Get Me Another Bucketfull of Economic Nonsense: The Rich Boys Want to Pass the Transatlantic Trade and Investment Partnership

July 15, 2014

Economics just flies out the window when the business interests want to get a trade deal passed. The NYT gave us more evidence of this fact in an article on the state of negotiations on the Transatlantic Trade and Investment Partnership (TTIP).

The article tells us that the TTIP appears to be facing troubles because of the opposition of environmental and consumer groups and the recent spying scandal in Germany. This opposition is presented as sort of tragic given the need for a deal:

“From the European side, new impetus for freer trade came on Monday in the form of new industrial production data indicating that the eurozone’s incipient economic recovery might have taken a step backward.”

You’ve got to love this one. Europe just got new data showing that industrial production was weak last month, therefore it needs to push ahead with a trade agreement, that in the most optimistic scenario will not be signed before the end of the year. It will then be phased in over the next decade. Yeah, that’s a good way of addressing weak economic data from May.

What’s more striking is the mix of a discussion of real trade issues with regulatory issues that business interests are using to obstruct progress on trade. The starting point of the piece is how current trade rules cause Mercedes-Benz and Freightliner to take apart cargo vans in Europe so that they can be shipped to the United States to be reassembled. Of course this is a pointless source of inefficiency and waste. The vans could be sold more cheaply to consumers if they could be shipped as is, without the needless dis-assembly and reassembly. Eliminating the rules that lead to this practice is a great story how an agreement can lead to economic gains.

But the piece goes on to tell us that the negotiators are interested in much more than eliminating trade barriers. According to the article, they want to take away Europeans’ right to set their own health, safety, and pollution standards. The article tells readers that the working proposal is that if a product meets standards in either the U.S. or Europe then it can be sold in both places.

This means, for example, that Europeans would have to give up  plans to impose energy efficiency requirements on cars or other products, if the U.S. Congress didn’t agree to the same standards. Given that a large segment of the Congress claims not to believe in global warming, it is understandable that Europeans would not be inclined to accept this position. The same would apply to regulations of food, drugs, and other consumer products.

The article doesn’t mention this fact, but much of the focus of the deal will be on increasing forms of protectionism, specifically copyright and patent protection. These policies will raise prices and slow growth. Also, if the concern was in reducing barriers that raise prices, items like the protectionism that makes doctors’ pay twice as high in the United States as in Europe would be front and center. But of course reducing barriers that protect the earnings of highly paid professionals is never on the agenda in trade negotiations.
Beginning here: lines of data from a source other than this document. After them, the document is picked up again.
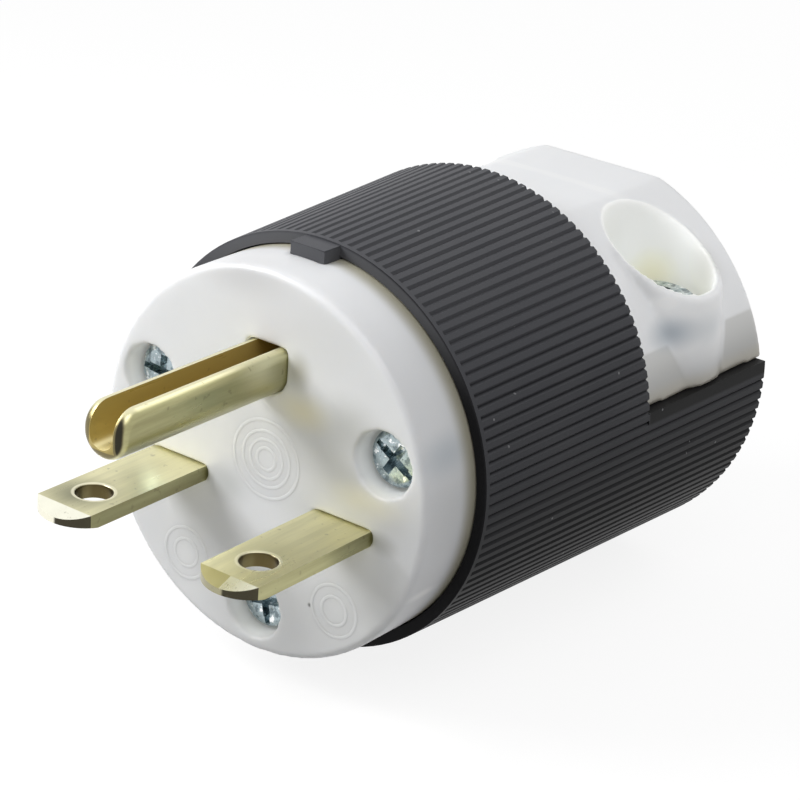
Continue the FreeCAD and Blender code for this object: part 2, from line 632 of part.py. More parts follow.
def add_cover_bosses(body):
    """Bosses for the assembly screws, stops behind the terminal block and nut bosses."""
    bosses = sketch_on(body, "XZ_Plane", "cover_boss_plan", f"-{BULKHEAD_FRONT}")
    threads = sketch_on(body, "XZ_Plane", "cover_thread_plan", "-dims.flange_depth")
    for _, x, z in ASSEMBLY_SITES:
        circle(bosses, x, z, "dims.boss_radius")
        circle(threads, x, z, "dims.assembly_shank_radius + dims.thread_clearance")
    extrude(body, "Pad", bosses, "cover_bosses", f"{BULKHEAD_FRONT} - dims.flange_depth")
    extrude(body, "Pocket", threads, "cover_threads", "dims.boss_hole_end - dims.flange_depth")
    rib = sketch_on(body, "XZ_Plane", "stop_rib_plan", f"-{BULKHEAD_FRONT}")
    rib_top = "(dims.cover_bore + 0.5)"
    rectangle(rib, "-dims.stop_rib_width / 2", "dims.stop_rib_width / 2", "dims.stop_rib_reach", rib_top)
    length = f"{BULKHEAD_FRONT} - dims.block_rear - dims.block_clearance"
    first = extrude(body, "Pad", rib, "stop_rib", length)
    turn_copies(body, first, "stop_ribs", 360.0, "3")
    posts = sketch_on(body, "XY_Plane", "nut_boss_plan", "dims.ledge")
    bores = sketch_on(body, "XY_Plane", "nut_bore_plan", "dims.ledge")
    for _, sign in SIDES:
        circle(posts, f"{sign} * dims.tower_x", "dims.tower_y", "dims.nut_boss_radius")
        circle(bores, f"{sign} * dims.tower_x", "dims.tower_y", "dims.clamp_hole_radius")
    extrude(body, "Pad", posts, "nut_bosses", "dims.nut_boss_depth", reverse=True)
    extrude(body, "Pocket", bores, "nut_bores", "dims.ledge - dims.clamp_screw_end + 1")
    slots = sketch_on(body, "XY_Plane", "nut_slot_plan", "dims.nut_top + dims.nut_clearance")
    half = "(dims.nut_size / 2 + dims.nut_clearance)"
    for _, sign in SIDES:
        middle = f"{sign} * dims.tower_x"
        near_side = f"{sign} * (dims.tower_x - dims.nut_boss_radius - 1)"
        far_side = f"{middle} + {sign} * {half}"
        low = f"dims.tower_y - {half}"
        high = f"dims.tower_y + {half}"
        ends = (near_side, far_side) if sign == "1" else (far_side, near_side)
        rectangle(slots, ends[0], ends[1], low, high)
    extrude(body, "Pocket", slots, "nut_slots", "dims.nut_height + 2 * dims.nut_clearance")


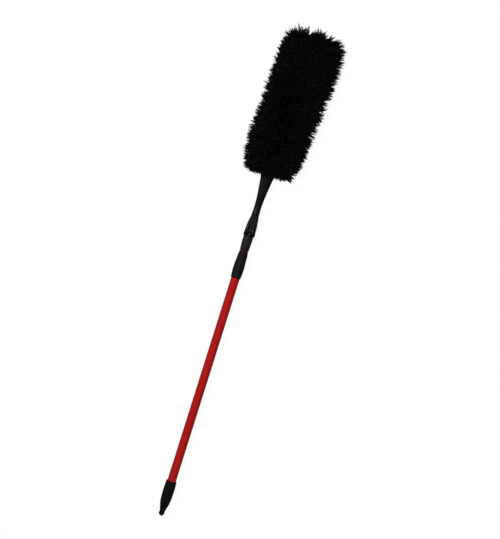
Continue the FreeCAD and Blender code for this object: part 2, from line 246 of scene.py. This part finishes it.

As a practical matter, if the agenda of TTIP were simply removing actual trade barriers, like the ones that provide the backdrop for this piece, the deal could probably be concluded and approved fairly quickly. However, these trade barriers are a small portion of the TTIP agenda. The weakening of consumer, safety, and enviromental regulations to make them more friendly to corporations is the main point of TTIP. Powerful business interests are happy to hold the real but modest economic gains from freer trade hostage in order to advance their regulatory agenda.